Directive = Give back the whole listing exactly as shown.

— START OF Given data —

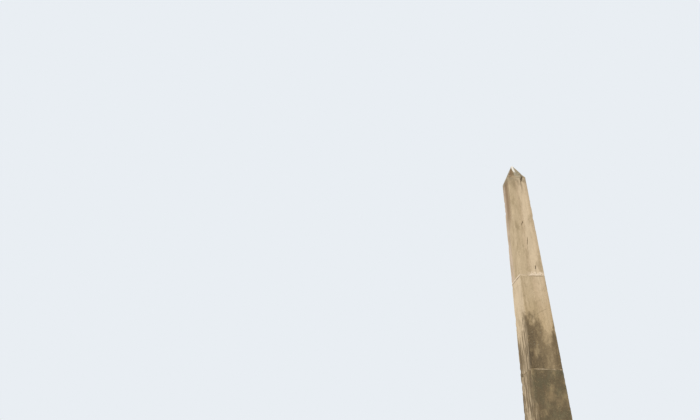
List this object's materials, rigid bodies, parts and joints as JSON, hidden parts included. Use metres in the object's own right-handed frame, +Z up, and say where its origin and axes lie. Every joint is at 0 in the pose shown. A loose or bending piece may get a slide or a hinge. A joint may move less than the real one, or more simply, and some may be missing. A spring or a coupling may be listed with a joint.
{
  "type": "stone obelisk",
  "caption": "Tapering square stone obelisk with a steep pyramidion, standing on a moulded pedestal with a cornice and steps.",
  "frame": {"origin": "on the ground, at the middle of the lower step, straight under the apex", "axes": "+Z up along the shaft; the front face looks along -Y and +X is to its right"},
  "size_m": [2.68, 2.68, 11.104],
  "materials": {
    "shaft_stone": "weathered warm limestone, streaked by rain",
    "pyramidion_stone": "limestone darkened by lichen",
    "pedestal_stone": "weathered limestone with algae stains",
    "step_stone": "worn limestone",
    "mortar": "pale lime mortar",
    "rubble": "rubble set in lime mortar"
  },
  "bodies": {
    "root": {"shaft_base": "shaft_stone", "lower_shaft_stone": "shaft_stone", "middle_shaft_stone": "shaft_stone", "upper_shaft_stone": "shaft_stone", "pyramidion": "pyramidion_stone", "plinth_front": "pedestal_stone", "plinth_back": "pedestal_stone", "base_moulding": "pedestal_stone", "lower_die_left": "pedestal_stone", "lower_die_right": "pedestal_stone", "upper_die_front": "pedestal_stone", "upper_die_back": "pedestal_stone", "cornice": "pedestal_stone", "lower_step_front": "step_stone", "lower_step_right": "step_stone", "lower_step_back": "step_stone", "lower_step_left": "step_stone", "upper_step_front": "step_stone", "upper_step_right": "step_stone", "upper_step_back": "step_stone", "upper_step_left": "step_stone", "lower_step_joints": "mortar", "upper_step_joints": "mortar", "bed_under_plinth": "mortar", "plinth_joint": "mortar", "bed_under_base_moulding": "mortar", "bed_under_die": "mortar", "lower_die_joint": "mortar", "bed_inside_die": "mortar", "upper_die_joint": "mortar", "bed_under_cornice": "mortar", "bed_under_shaft_base": "mortar", "bed_under_shaft": "mortar", "lower_shaft_joint": "mortar", "upper_shaft_joint": "mortar", "upper_joint_repair": "mortar", "pyramidion_joint": "mortar", "core": "rubble"}
  },
  "joints": []
}
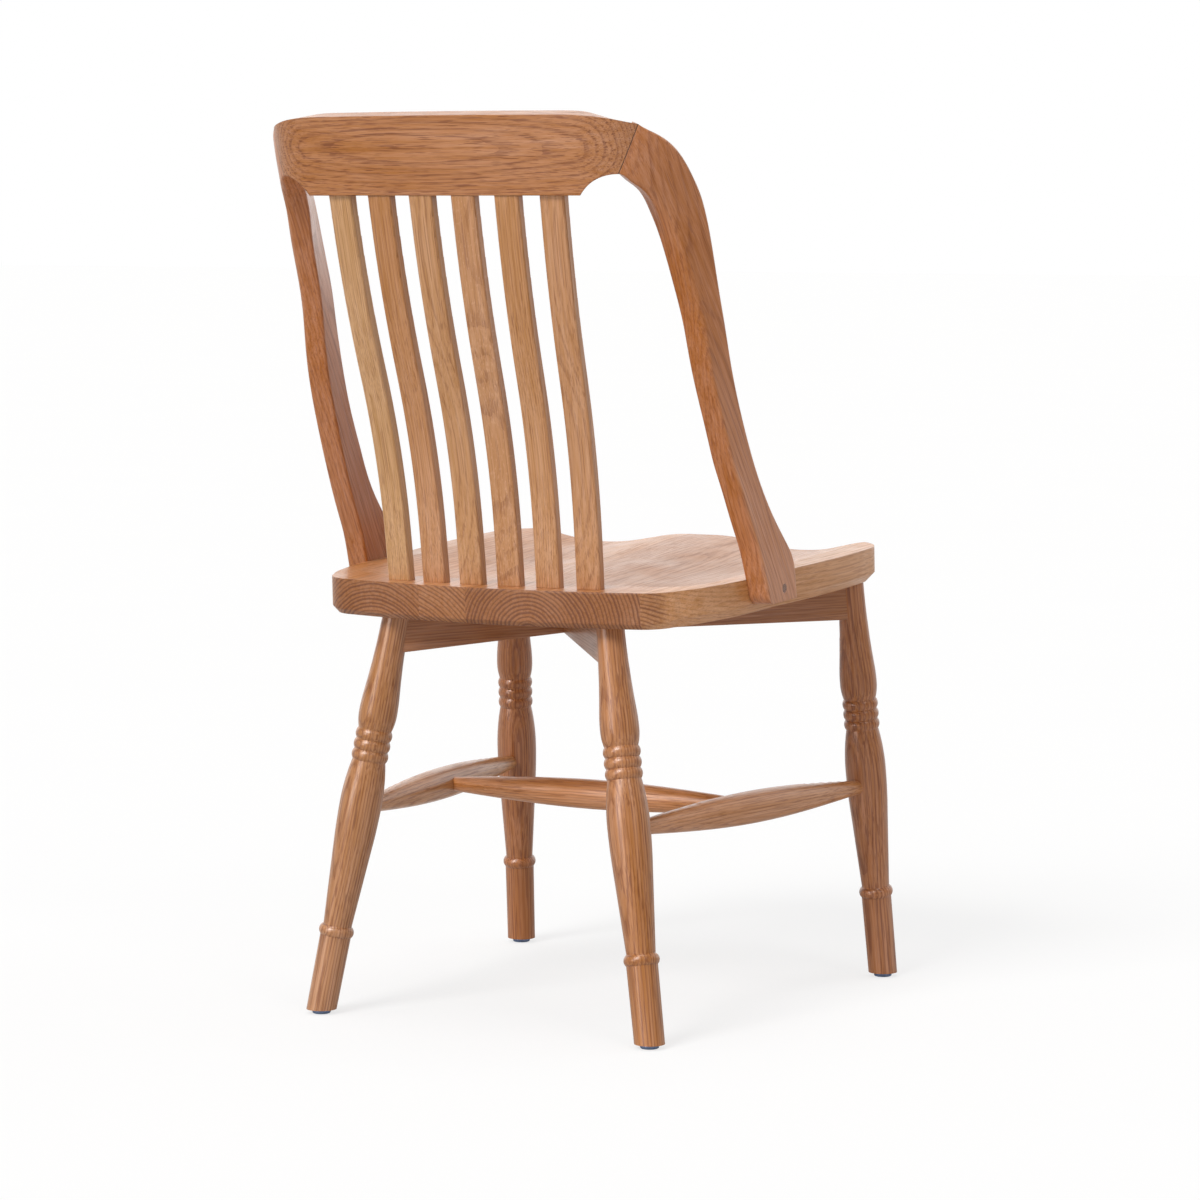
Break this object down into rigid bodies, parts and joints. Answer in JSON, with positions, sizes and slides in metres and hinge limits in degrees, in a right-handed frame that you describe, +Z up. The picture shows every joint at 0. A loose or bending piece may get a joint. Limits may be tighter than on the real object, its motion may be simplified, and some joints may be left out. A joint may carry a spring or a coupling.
{
  "type": "slat-back dining chair",
  "caption": "Lacquered oak kitchen chair with a deep crest rail, slim curved slats, turned legs and turned stretchers.",
  "frame": {"origin": "on the floor under the middle of the chair's outer box", "axes": "+Z up, the sitter faces -Y, +X is the sitter's left"},
  "size_m": [0.4864, 0.5655, 0.9025],
  "materials": {
    "oak_slats": "oak, clear satin lacquer, the palest pieces",
    "beech": "plain beech dowel, unfinished",
    "oak_frame": "oak, clear satin lacquer",
    "glide_plastic": "slightly translucent blue plastic",
    "steel": "zinc-plated steel",
    "oak_plug": "end-grain oak plug, clear satin lacquer",
    "oak_seat": "glued-up oak, clear satin lacquer"
  },
  "bodies": {
    "root": {"back_slat_1": "oak_slats", "back_slat_2": "oak_slats", "back_slat_3": "oak_slats", "back_slat_4": "oak_slats", "back_slat_5": "oak_slats", "back_slat_6": "oak_slats", "crest_dowels_left": "beech", "crest_dowels_right": "beech", "crest_rail": "oak_frame", "glide_front_left": "glide_plastic", "glide_front_right": "glide_plastic", "glide_nails": "steel", "glide_rear_left": "glide_plastic", "glide_rear_right": "glide_plastic", "leg_front_left": "oak_frame", "leg_front_right": "oak_frame", "leg_rear_left": "oak_frame", "leg_rear_right": "oak_frame", "post_left": "oak_frame", "post_plug_left": "oak_plug", "post_plug_right": "oak_plug", "post_right": "oak_frame", "post_screw_left": "steel", "post_screw_right": "steel", "seat_board_centre": "oak_seat", "seat_board_left": "oak_seat", "seat_board_left_middle": "oak_seat", "seat_board_right": "oak_seat", "seat_rail_a": "oak_frame", "seat_rail_b": "oak_frame", "seat_screws": "steel", "stretcher_left": "oak_frame", "stretcher_middle": "oak_frame", "stretcher_right": "oak_frame"}
  },
  "joints": []
}
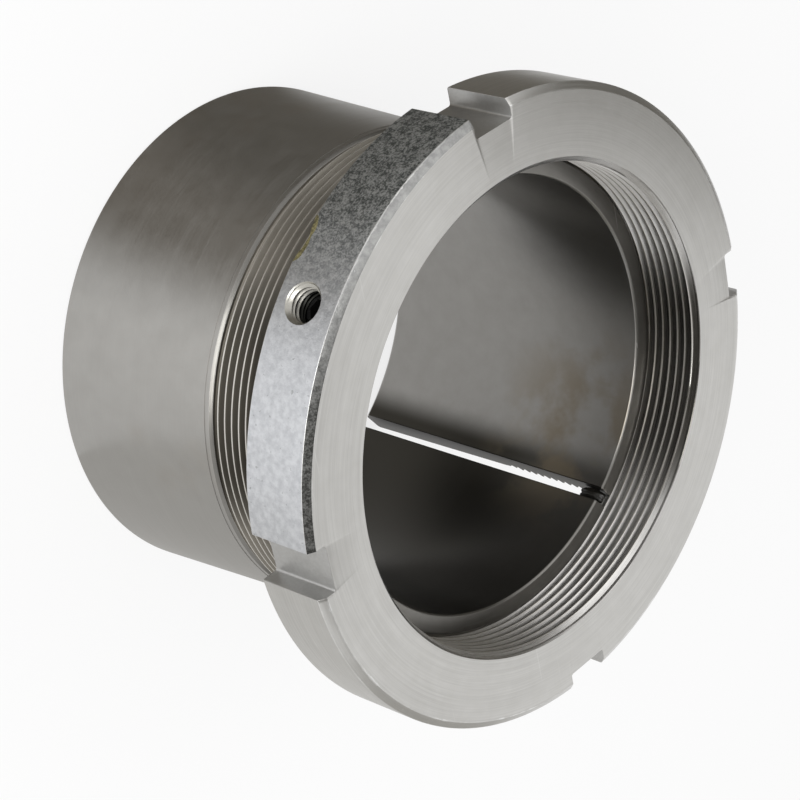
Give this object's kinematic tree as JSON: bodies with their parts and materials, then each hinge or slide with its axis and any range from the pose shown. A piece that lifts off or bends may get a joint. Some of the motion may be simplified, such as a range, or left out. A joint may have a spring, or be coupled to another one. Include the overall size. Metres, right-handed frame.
{
  "type": "bearing adapter sleeve",
  "caption": "Split tapered steel adapter sleeve with a plain bore, a threaded small end and a slotted lock nut part-way on it.",
  "frame": {"origin": "centre of the sleeve's large end, on the surface that the part stands on", "axes": "+Z along the sleeve's axis towards the threaded end and the nut; X and Y through the nut's spanner slots at rest"},
  "size_m": [0.1994, 0.1994, 0.1294],
  "materials": {
    "sleeve_steel": "fine ground and turned steel, satin",
    "nut_steel": "turned steel, satin, with a blasted patch on the rim",
    "screw_steel": "blackened steel",
    "pad_brass": "turned brass, dull"
  },
  "bodies": {
    "sleeve": {"adapter_sleeve": "sleeve_steel"},
    "nut": {"lock_nut": "nut_steel", "locking_pad": "pad_brass"},
    "screw": {"lock_screw": "screw_steel"}
  },
  "joints": [
    {"name": "nut_turn", "type": "hinge", "parent": "sleeve", "child": "nut", "pos_m": [0, 0, 0.1174], "axis": [0, 0, 1], "continuous": true},
    {"name": "screw_turn", "type": "hinge", "parent": "nut", "child": "screw", "pos_m": [-0.06622, 0.0653, 0.1157], "axis": [-0.712, 0.7022, 0], "continuous": true}
  ]
}
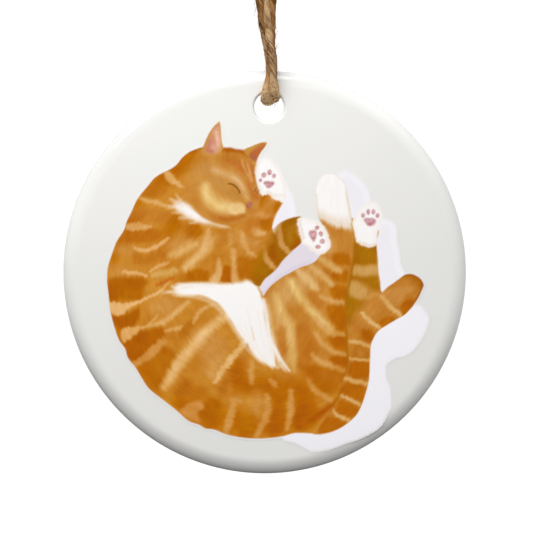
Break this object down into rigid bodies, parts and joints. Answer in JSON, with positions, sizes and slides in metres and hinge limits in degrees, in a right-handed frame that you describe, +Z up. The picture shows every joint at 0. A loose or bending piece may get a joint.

— END OF Given data —

Final answer =
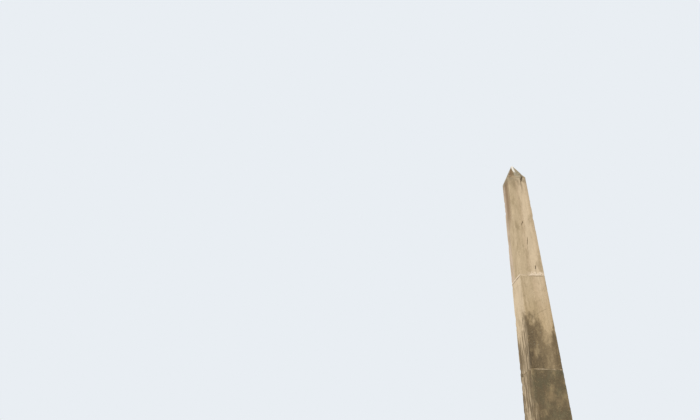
List this object's materials, rigid bodies, parts and joints as JSON, hidden parts included. Use metres in the object's own right-handed frame, +Z up, and say where its origin and axes lie. Every joint is at 0 in the pose shown. A loose or bending piece may get a slide or a hinge. A joint may move less than the real one, or more simply, and some may be missing. A spring or a coupling may be listed with a joint.
{
  "type": "stone obelisk",
  "caption": "Tapering square stone obelisk with a steep pyramidion, standing on a moulded pedestal with a cornice and steps.",
  "frame": {"origin": "on the ground, at the middle of the lower step, straight under the apex", "axes": "+Z up along the shaft; the front face looks along -Y and +X is to its right"},
  "size_m": [2.68, 2.68, 11.104],
  "materials": {
    "shaft_stone": "weathered warm limestone, streaked by rain",
    "pyramidion_stone": "limestone darkened by lichen",
    "pedestal_stone": "weathered limestone with algae stains",
    "step_stone": "worn limestone",
    "mortar": "pale lime mortar",
    "rubble": "rubble set in lime mortar"
  },
  "bodies": {
    "root": {"shaft_base": "shaft_stone", "lower_shaft_stone": "shaft_stone", "middle_shaft_stone": "shaft_stone", "upper_shaft_stone": "shaft_stone", "pyramidion": "pyramidion_stone", "plinth_front": "pedestal_stone", "plinth_back": "pedestal_stone", "base_moulding": "pedestal_stone", "lower_die_left": "pedestal_stone", "lower_die_right": "pedestal_stone", "upper_die_front": "pedestal_stone", "upper_die_back": "pedestal_stone", "cornice": "pedestal_stone", "lower_step_front": "step_stone", "lower_step_right": "step_stone", "lower_step_back": "step_stone", "lower_step_left": "step_stone", "upper_step_front": "step_stone", "upper_step_right": "step_stone", "upper_step_back": "step_stone", "upper_step_left": "step_stone", "lower_step_joints": "mortar", "upper_step_joints": "mortar", "bed_under_plinth": "mortar", "plinth_joint": "mortar", "bed_under_base_moulding": "mortar", "bed_under_die": "mortar", "lower_die_joint": "mortar", "bed_inside_die": "mortar", "upper_die_joint": "mortar", "bed_under_cornice": "mortar", "bed_under_shaft_base": "mortar", "bed_under_shaft": "mortar", "lower_shaft_joint": "mortar", "upper_shaft_joint": "mortar", "upper_joint_repair": "mortar", "pyramidion_joint": "mortar", "core": "rubble"}
  },
  "joints": []
}
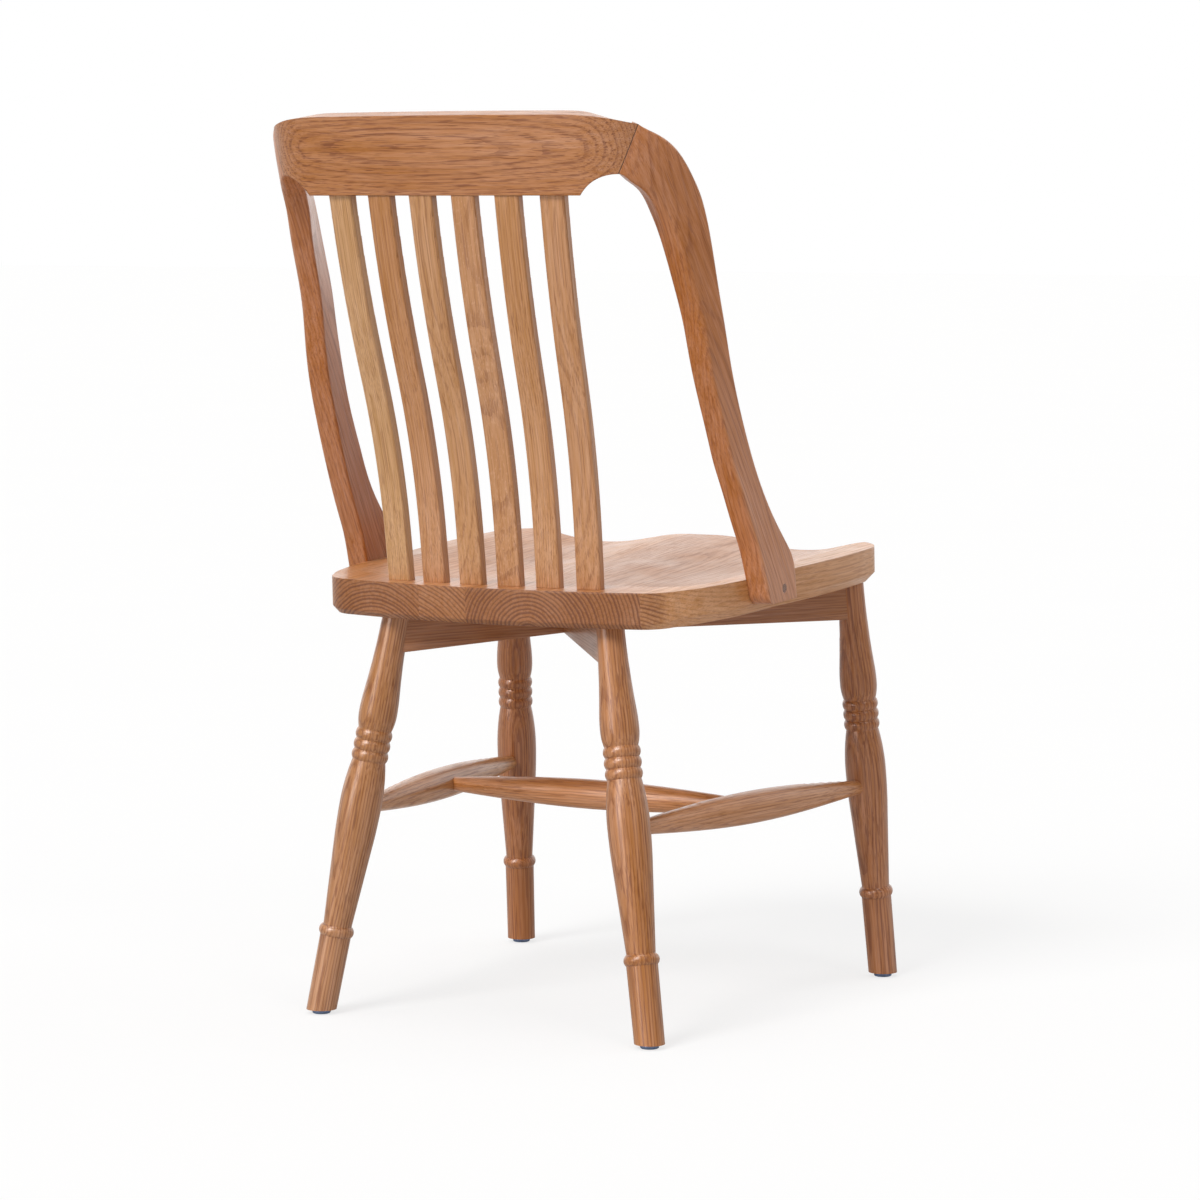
Break this object down into rigid bodies, parts and joints. Answer in JSON, with positions, sizes and slides in metres and hinge limits in degrees, in a right-handed frame that you describe, +Z up. The picture shows every joint at 0. A loose or bending piece may get a joint. Limits may be tighter than on the real object, its motion may be simplified, and some joints may be left out. A joint may carry a spring or a coupling.
{
  "type": "slat-back dining chair",
  "caption": "Lacquered oak kitchen chair with a deep crest rail, slim curved slats, turned legs and turned stretchers.",
  "frame": {"origin": "on the floor under the middle of the chair's outer box", "axes": "+Z up, the sitter faces -Y, +X is the sitter's left"},
  "size_m": [0.4864, 0.5655, 0.9025],
  "materials": {
    "oak_slats": "oak, clear satin lacquer, the palest pieces",
    "beech": "plain beech dowel, unfinished",
    "oak_frame": "oak, clear satin lacquer",
    "glide_plastic": "slightly translucent blue plastic",
    "steel": "zinc-plated steel",
    "oak_plug": "end-grain oak plug, clear satin lacquer",
    "oak_seat": "glued-up oak, clear satin lacquer"
  },
  "bodies": {
    "root": {"back_slat_1": "oak_slats", "back_slat_2": "oak_slats", "back_slat_3": "oak_slats", "back_slat_4": "oak_slats", "back_slat_5": "oak_slats", "back_slat_6": "oak_slats", "crest_dowels_left": "beech", "crest_dowels_right": "beech", "crest_rail": "oak_frame", "glide_front_left": "glide_plastic", "glide_front_right": "glide_plastic", "glide_nails": "steel", "glide_rear_left": "glide_plastic", "glide_rear_right": "glide_plastic", "leg_front_left": "oak_frame", "leg_front_right": "oak_frame", "leg_rear_left": "oak_frame", "leg_rear_right": "oak_frame", "post_left": "oak_frame", "post_plug_left": "oak_plug", "post_plug_right": "oak_plug", "post_right": "oak_frame", "post_screw_left": "steel", "post_screw_right": "steel", "seat_board_centre": "oak_seat", "seat_board_left": "oak_seat", "seat_board_left_middle": "oak_seat", "seat_board_right": "oak_seat", "seat_rail_a": "oak_frame", "seat_rail_b": "oak_frame", "seat_screws": "steel", "stretcher_left": "oak_frame", "stretcher_middle": "oak_frame", "stretcher_right": "oak_frame"}
  },
  "joints": []
}
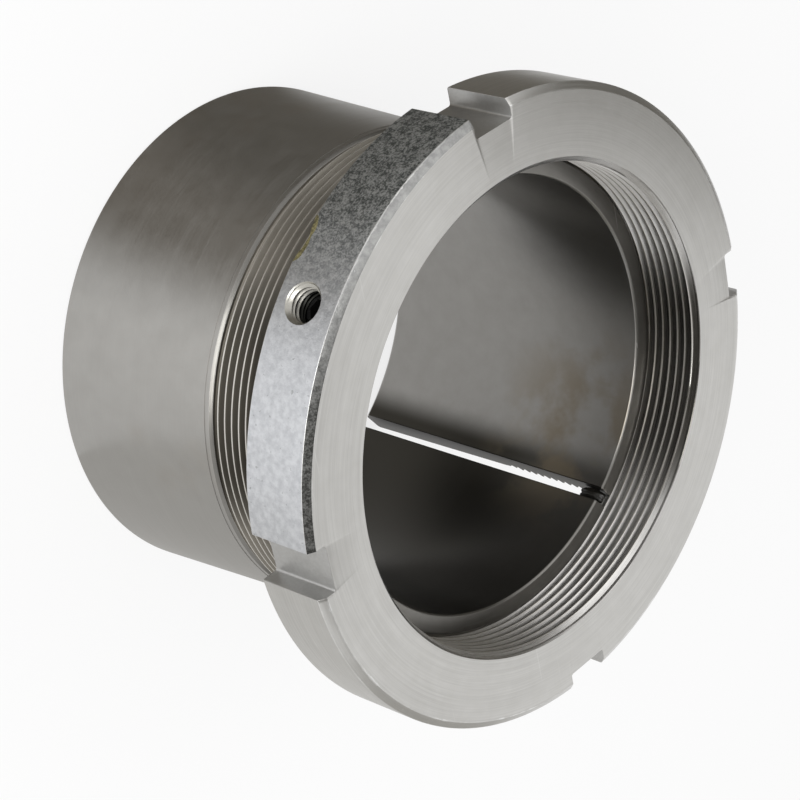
Give this object's kinematic tree as JSON: bodies with their parts and materials, then each hinge or slide with its axis and any range from the pose shown. A piece that lifts off or bends may get a joint. Some of the motion may be simplified, such as a range, or left out. A joint may have a spring, or be coupled to another one. Include the overall size. Metres, right-handed frame.
{
  "type": "bearing adapter sleeve",
  "caption": "Split tapered steel adapter sleeve with a plain bore, a threaded small end and a slotted lock nut part-way on it.",
  "frame": {"origin": "centre of the sleeve's large end, on the surface that the part stands on", "axes": "+Z along the sleeve's axis towards the threaded end and the nut; X and Y through the nut's spanner slots at rest"},
  "size_m": [0.1994, 0.1994, 0.1294],
  "materials": {
    "sleeve_steel": "fine ground and turned steel, satin",
    "nut_steel": "turned steel, satin, with a blasted patch on the rim",
    "screw_steel": "blackened steel",
    "pad_brass": "turned brass, dull"
  },
  "bodies": {
    "sleeve": {"adapter_sleeve": "sleeve_steel"},
    "nut": {"lock_nut": "nut_steel", "locking_pad": "pad_brass"},
    "screw": {"lock_screw": "screw_steel"}
  },
  "joints": [
    {"name": "nut_turn", "type": "hinge", "parent": "sleeve", "child": "nut", "pos_m": [0, 0, 0.1174], "axis": [0, 0, 1], "continuous": true},
    {"name": "screw_turn", "type": "hinge", "parent": "nut", "child": "screw", "pos_m": [-0.06622, 0.0653, 0.1157], "axis": [-0.712, 0.7022, 0], "continuous": true}
  ]
}
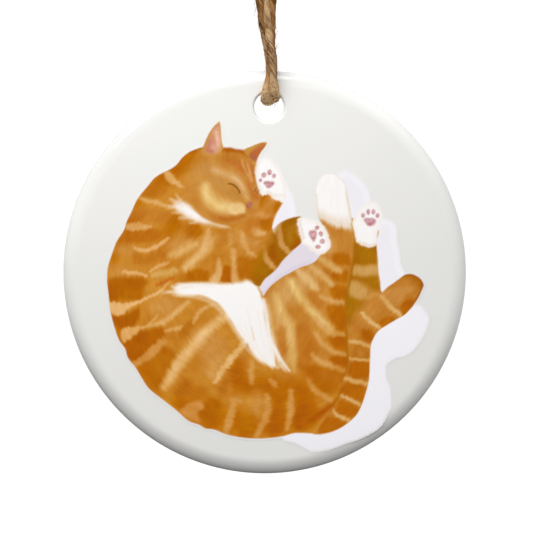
Break this object down into rigid bodies, parts and joints. Answer in JSON, with positions, sizes and slides in metres and hinge limits in degrees, in a right-handed frame that you describe, +Z up. The picture shows every joint at 0. A loose or bending piece may get a joint.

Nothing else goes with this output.